Problem requirements:
Start at the line containing "Keep writing the" and stop at the line containing "return half_width(leaf[side], np.maximum(shares, 0))"; copy those lines exactly, both ends included, and no others.

Provided entries:
_ _ _ _ _ _ _

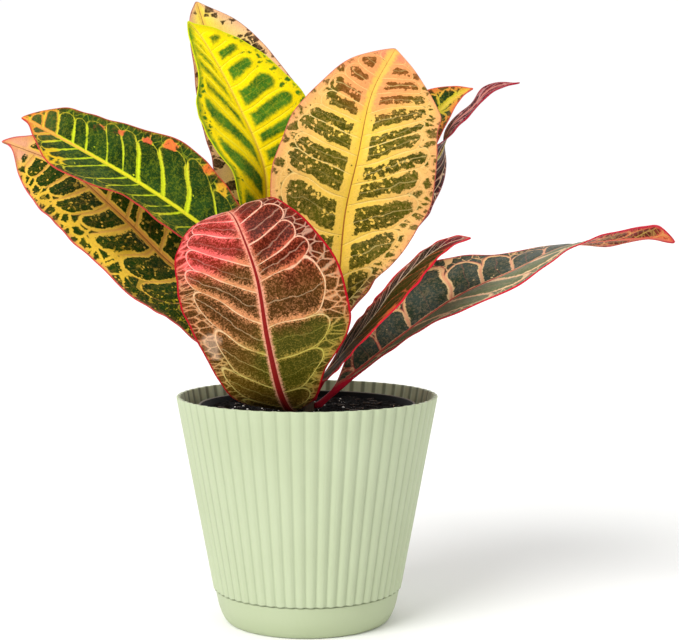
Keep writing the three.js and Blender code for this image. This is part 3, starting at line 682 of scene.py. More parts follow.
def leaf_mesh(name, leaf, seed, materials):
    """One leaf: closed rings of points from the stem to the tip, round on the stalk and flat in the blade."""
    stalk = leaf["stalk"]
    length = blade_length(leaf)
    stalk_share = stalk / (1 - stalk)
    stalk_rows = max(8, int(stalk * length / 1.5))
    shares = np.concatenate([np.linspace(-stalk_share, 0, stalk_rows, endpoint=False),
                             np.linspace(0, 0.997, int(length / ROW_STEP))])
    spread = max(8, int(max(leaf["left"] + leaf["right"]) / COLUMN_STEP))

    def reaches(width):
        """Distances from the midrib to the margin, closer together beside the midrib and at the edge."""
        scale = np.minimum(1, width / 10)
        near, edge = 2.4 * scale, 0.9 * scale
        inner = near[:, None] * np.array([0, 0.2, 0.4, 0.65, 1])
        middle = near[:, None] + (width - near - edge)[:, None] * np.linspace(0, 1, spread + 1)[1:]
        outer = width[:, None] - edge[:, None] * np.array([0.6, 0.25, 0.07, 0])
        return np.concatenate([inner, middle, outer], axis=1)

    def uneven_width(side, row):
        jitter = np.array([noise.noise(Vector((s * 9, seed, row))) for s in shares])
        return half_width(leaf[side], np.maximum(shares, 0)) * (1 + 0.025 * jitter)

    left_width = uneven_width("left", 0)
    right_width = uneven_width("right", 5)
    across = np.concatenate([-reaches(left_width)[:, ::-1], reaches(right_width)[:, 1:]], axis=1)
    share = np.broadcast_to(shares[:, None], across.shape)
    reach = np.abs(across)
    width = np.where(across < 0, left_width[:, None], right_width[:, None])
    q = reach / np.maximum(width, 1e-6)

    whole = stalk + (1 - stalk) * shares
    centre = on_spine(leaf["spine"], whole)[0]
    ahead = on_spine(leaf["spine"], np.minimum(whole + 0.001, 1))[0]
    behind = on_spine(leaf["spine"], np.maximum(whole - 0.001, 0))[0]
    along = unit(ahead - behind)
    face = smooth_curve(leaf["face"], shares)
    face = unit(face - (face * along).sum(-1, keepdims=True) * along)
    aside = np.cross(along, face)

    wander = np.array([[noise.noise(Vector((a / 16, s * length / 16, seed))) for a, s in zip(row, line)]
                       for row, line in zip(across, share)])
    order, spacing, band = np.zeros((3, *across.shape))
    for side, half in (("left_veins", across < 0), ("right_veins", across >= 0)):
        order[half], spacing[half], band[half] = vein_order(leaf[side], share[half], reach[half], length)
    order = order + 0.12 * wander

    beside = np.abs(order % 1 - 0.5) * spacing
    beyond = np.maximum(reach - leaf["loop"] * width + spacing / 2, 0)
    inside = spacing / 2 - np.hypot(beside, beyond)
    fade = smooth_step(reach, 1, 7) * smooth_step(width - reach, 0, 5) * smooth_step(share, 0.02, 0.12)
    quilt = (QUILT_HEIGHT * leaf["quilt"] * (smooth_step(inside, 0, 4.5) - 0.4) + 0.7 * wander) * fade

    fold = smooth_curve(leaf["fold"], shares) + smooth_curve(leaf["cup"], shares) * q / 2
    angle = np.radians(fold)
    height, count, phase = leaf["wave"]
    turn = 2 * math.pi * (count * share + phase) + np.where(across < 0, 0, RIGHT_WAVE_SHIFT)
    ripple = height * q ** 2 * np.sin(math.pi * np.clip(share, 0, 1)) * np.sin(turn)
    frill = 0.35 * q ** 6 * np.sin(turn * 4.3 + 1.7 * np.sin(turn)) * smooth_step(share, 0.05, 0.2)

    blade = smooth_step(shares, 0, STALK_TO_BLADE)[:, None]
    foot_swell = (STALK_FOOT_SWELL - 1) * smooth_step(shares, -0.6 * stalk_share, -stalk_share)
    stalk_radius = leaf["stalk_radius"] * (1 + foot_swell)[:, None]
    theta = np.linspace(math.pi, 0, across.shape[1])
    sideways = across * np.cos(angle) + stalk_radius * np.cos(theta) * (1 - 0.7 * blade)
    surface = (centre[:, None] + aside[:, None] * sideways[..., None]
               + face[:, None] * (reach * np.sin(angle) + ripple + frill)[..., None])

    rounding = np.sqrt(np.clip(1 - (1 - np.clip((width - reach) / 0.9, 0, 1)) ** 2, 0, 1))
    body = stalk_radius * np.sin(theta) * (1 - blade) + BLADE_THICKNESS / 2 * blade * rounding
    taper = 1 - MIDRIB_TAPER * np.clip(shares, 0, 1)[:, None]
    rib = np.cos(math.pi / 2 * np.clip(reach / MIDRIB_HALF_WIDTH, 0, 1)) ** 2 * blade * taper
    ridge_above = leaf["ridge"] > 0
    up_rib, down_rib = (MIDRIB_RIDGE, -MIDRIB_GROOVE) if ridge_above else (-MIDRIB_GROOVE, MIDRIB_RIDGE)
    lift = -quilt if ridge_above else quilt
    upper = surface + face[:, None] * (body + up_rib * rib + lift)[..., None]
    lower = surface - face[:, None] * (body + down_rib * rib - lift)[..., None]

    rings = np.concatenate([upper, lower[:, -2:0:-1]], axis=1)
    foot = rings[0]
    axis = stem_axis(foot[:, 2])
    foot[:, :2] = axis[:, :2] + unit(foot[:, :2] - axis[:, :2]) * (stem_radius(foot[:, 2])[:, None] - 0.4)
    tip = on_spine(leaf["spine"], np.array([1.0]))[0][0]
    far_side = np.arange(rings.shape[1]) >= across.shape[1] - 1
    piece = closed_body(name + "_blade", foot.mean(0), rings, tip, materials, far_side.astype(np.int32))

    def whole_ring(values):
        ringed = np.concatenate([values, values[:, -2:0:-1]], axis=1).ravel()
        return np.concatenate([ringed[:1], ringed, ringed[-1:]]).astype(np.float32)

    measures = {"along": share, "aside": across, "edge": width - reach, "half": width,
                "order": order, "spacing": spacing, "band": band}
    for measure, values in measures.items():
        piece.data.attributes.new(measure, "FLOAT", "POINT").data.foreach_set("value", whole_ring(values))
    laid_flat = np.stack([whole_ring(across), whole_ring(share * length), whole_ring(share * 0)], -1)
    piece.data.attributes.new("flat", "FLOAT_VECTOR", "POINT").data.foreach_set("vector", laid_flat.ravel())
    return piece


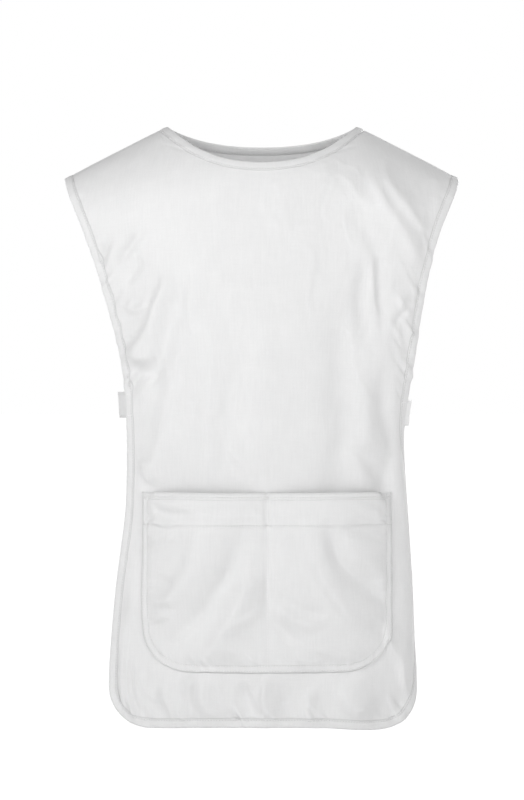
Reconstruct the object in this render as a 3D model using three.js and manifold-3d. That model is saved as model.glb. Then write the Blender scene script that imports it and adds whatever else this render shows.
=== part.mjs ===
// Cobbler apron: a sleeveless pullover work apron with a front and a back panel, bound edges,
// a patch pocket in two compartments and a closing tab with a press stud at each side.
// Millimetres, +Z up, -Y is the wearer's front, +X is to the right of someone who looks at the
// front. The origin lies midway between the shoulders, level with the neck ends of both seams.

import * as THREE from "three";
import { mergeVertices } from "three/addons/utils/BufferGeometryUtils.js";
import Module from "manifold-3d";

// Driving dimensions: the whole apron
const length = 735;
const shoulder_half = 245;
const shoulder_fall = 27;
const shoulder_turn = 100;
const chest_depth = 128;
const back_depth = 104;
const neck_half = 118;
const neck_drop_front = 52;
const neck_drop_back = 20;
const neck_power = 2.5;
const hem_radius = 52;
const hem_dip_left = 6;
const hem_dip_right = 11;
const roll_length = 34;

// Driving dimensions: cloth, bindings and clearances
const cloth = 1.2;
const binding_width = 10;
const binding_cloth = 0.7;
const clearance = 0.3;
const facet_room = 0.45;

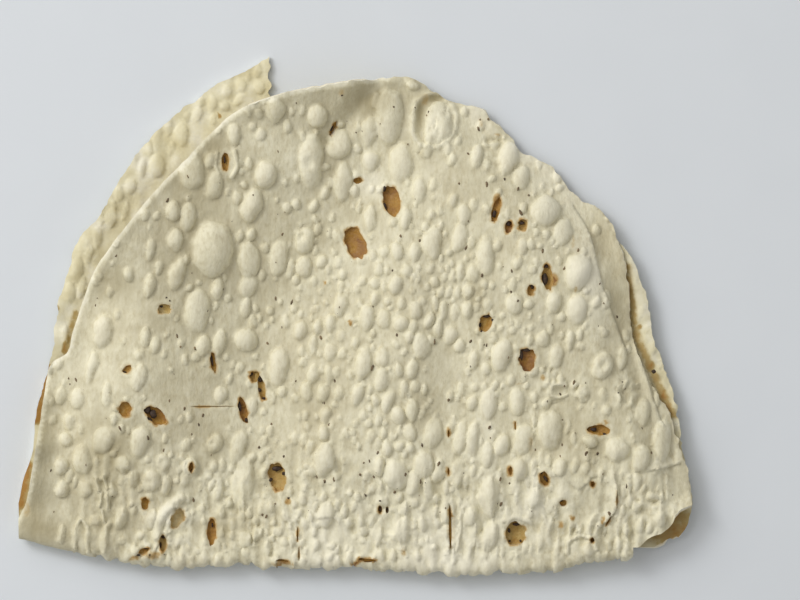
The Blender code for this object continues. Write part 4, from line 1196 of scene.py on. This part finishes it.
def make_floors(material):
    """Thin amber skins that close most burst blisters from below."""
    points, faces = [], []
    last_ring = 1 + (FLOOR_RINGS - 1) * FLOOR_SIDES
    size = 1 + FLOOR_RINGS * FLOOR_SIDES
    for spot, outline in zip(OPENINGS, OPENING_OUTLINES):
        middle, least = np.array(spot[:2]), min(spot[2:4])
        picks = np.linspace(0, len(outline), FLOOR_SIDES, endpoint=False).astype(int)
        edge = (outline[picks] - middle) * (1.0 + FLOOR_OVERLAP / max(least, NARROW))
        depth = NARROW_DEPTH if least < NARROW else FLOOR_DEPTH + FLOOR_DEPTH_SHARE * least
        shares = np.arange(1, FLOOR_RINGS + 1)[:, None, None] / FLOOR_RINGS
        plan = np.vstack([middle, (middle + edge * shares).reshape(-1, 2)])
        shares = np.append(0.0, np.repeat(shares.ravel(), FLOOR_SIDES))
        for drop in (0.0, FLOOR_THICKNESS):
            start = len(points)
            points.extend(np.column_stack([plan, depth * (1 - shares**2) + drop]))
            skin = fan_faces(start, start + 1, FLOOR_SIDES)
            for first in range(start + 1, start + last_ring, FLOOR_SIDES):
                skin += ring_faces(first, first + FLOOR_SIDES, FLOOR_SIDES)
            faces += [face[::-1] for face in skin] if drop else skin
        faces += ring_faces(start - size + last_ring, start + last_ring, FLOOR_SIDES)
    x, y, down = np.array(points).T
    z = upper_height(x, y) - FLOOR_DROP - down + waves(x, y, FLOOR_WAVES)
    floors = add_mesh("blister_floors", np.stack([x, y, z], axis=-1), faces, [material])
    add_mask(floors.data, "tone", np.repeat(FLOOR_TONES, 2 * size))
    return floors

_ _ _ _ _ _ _

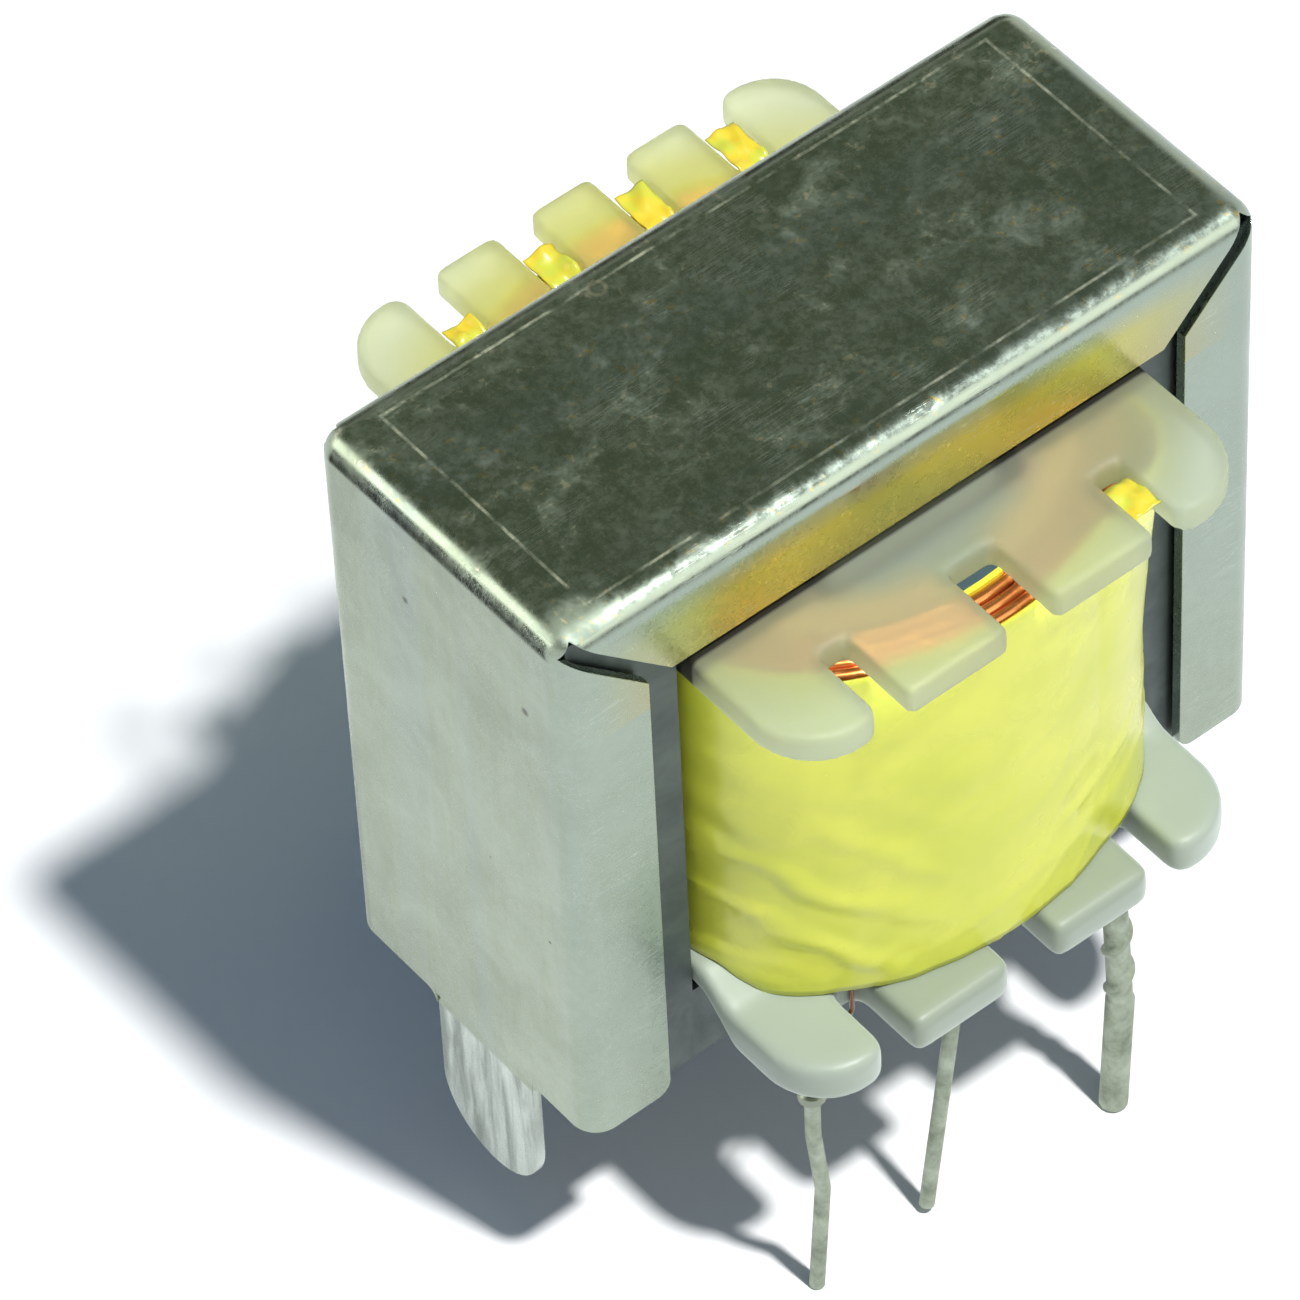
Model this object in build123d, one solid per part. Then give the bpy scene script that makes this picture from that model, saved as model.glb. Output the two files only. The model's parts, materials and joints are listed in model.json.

_ _ _ _ _ _ _

Exercise result:
Keep writing the three.js and Blender code for this image. This is part 3, starting at line 682 of scene.py. More parts follow.
def leaf_mesh(name, leaf, seed, materials):
    """One leaf: closed rings of points from the stem to the tip, round on the stalk and flat in the blade."""
    stalk = leaf["stalk"]
    length = blade_length(leaf)
    stalk_share = stalk / (1 - stalk)
    stalk_rows = max(8, int(stalk * length / 1.5))
    shares = np.concatenate([np.linspace(-stalk_share, 0, stalk_rows, endpoint=False),
                             np.linspace(0, 0.997, int(length / ROW_STEP))])
    spread = max(8, int(max(leaf["left"] + leaf["right"]) / COLUMN_STEP))

    def reaches(width):
        """Distances from the midrib to the margin, closer together beside the midrib and at the edge."""
        scale = np.minimum(1, width / 10)
        near, edge = 2.4 * scale, 0.9 * scale
        inner = near[:, None] * np.array([0, 0.2, 0.4, 0.65, 1])
        middle = near[:, None] + (width - near - edge)[:, None] * np.linspace(0, 1, spread + 1)[1:]
        outer = width[:, None] - edge[:, None] * np.array([0.6, 0.25, 0.07, 0])
        return np.concatenate([inner, middle, outer], axis=1)

    def uneven_width(side, row):
        jitter = np.array([noise.noise(Vector((s * 9, seed, row))) for s in shares])
        return half_width(leaf[side], np.maximum(shares, 0)) * (1 + 0.025 * jitter)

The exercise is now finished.